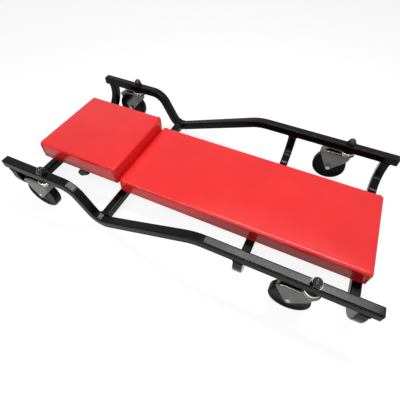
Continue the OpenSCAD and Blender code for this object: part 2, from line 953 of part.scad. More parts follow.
* * * * *
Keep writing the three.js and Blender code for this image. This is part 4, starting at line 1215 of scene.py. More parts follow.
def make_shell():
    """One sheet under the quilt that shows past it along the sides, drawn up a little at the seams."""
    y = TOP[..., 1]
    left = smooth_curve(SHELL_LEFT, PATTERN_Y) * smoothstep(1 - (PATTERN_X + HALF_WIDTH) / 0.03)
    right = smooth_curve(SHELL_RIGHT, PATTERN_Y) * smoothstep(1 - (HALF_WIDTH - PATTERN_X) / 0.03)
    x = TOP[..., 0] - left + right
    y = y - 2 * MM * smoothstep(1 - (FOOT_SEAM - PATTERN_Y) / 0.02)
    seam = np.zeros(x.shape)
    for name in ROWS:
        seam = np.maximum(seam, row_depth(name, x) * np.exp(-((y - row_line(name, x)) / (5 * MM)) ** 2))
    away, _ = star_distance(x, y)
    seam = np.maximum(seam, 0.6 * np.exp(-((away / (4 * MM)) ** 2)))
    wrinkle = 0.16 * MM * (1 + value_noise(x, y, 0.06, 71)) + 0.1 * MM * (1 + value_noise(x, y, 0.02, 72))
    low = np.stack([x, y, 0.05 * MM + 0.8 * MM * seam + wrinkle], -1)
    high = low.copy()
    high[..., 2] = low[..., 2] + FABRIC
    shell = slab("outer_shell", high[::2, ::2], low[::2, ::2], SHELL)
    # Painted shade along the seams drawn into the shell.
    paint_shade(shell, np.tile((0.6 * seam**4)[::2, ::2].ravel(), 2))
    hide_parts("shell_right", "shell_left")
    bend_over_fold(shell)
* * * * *
Reproduce the lines exactly, taking as the first line the one with "Keep writing the" and as the last line the one with "bend_over_fold(shell)", and include nothing else.

> _RESPONSE BELOW_
Keep writing the three.js and Blender code for this image. This is part 4, starting at line 1215 of scene.py. More parts follow.
def make_shell():
    """One sheet under the quilt that shows past it along the sides, drawn up a little at the seams."""
    y = TOP[..., 1]
    left = smooth_curve(SHELL_LEFT, PATTERN_Y) * smoothstep(1 - (PATTERN_X + HALF_WIDTH) / 0.03)
    right = smooth_curve(SHELL_RIGHT, PATTERN_Y) * smoothstep(1 - (HALF_WIDTH - PATTERN_X) / 0.03)
    x = TOP[..., 0] - left + right
    y = y - 2 * MM * smoothstep(1 - (FOOT_SEAM - PATTERN_Y) / 0.02)
    seam = np.zeros(x.shape)
    for name in ROWS:
        seam = np.maximum(seam, row_depth(name, x) * np.exp(-((y - row_line(name, x)) / (5 * MM)) ** 2))
    away, _ = star_distance(x, y)
    seam = np.maximum(seam, 0.6 * np.exp(-((away / (4 * MM)) ** 2)))
    wrinkle = 0.16 * MM * (1 + value_noise(x, y, 0.06, 71)) + 0.1 * MM * (1 + value_noise(x, y, 0.02, 72))
    low = np.stack([x, y, 0.05 * MM + 0.8 * MM * seam + wrinkle], -1)
    high = low.copy()
    high[..., 2] = low[..., 2] + FABRIC
    shell = slab("outer_shell", high[::2, ::2], low[::2, ::2], SHELL)
    # Painted shade along the seams drawn into the shell.
    paint_shade(shell, np.tile((0.6 * seam**4)[::2, ::2].ravel(), 2))
    hide_parts("shell_right", "shell_left")
    bend_over_fold(shell)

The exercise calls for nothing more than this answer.